Boston Properties tries to distribute at least 100% of its taxable income, inclusive of capital gains, as shareholder returns. Through this policy, the company avoids paying federal tax paid by companies belonging to other sectors. BXP’s board of directors hiked its quarterly dividend by 15.4% to $0.75 per common share on December 19, 2016. The new dividend was paid on January 30, 2017, to shareholders as of December 30, 2016. Prior to this, the company had hiked its dividend in November 2012 from $0.55 per share to $0.65 per share. Boston Properties pays dividends regularly.

Apart from regular quarterly dividends, Boston Properties also pays special dividends to its investors.
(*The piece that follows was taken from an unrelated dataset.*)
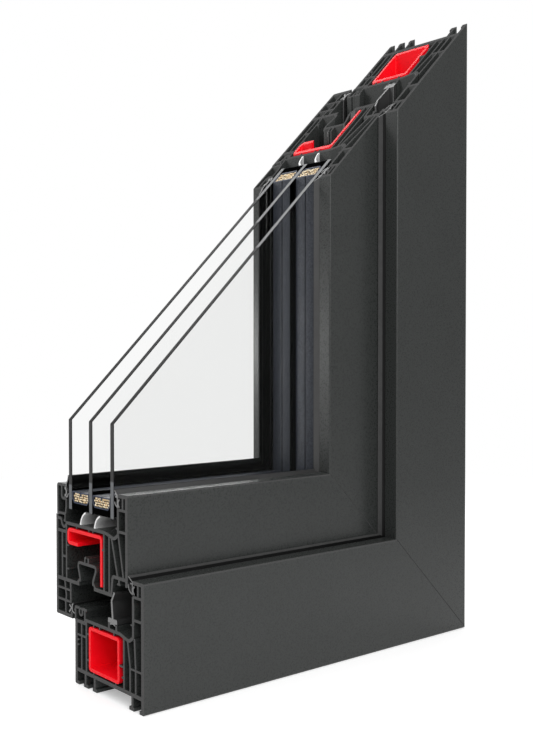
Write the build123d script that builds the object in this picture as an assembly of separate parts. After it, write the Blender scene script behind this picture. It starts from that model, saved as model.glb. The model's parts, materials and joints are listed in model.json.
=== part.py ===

It last paid a special dividend to its shareholders of $1.25 per share on December 12, 2015.

Dividend yield

Boston Properties offers attractive dividend yields to its investors. In the last 12 months, the company offered a dividend yield of 2.3%. Analysts expect it to pay a dividend yield of 2.6% in the next 12 months. The company’s dividend yield stood at 2.04% and 2.07% for fiscal 2015 and fiscal 2016, respectively, and expects it to be 2.52% for fiscal 2017.

The dividend payout ratio gives us an idea as to how much of its profit the REIT distributes to its shareholders. The dividend payout ratio for BXP stood at 44.8% in fiscal 2016. Analysts expect it to be 48.2%, 49.8%, 47.2%, and 49.4% in fiscal 2017, fiscal 2016, fiscal 2018, and fiscal 2019, respectively.

Boston Properties’ close peers like Simon Property (SPG), Equity Residential (EQR), and Vornado Realty Trust (VNO) also offer attractive returns to shareholders. They make up 15% of the First Trust S7P REIT ETF (FRI), which also offers an attractive yield of 3.6%.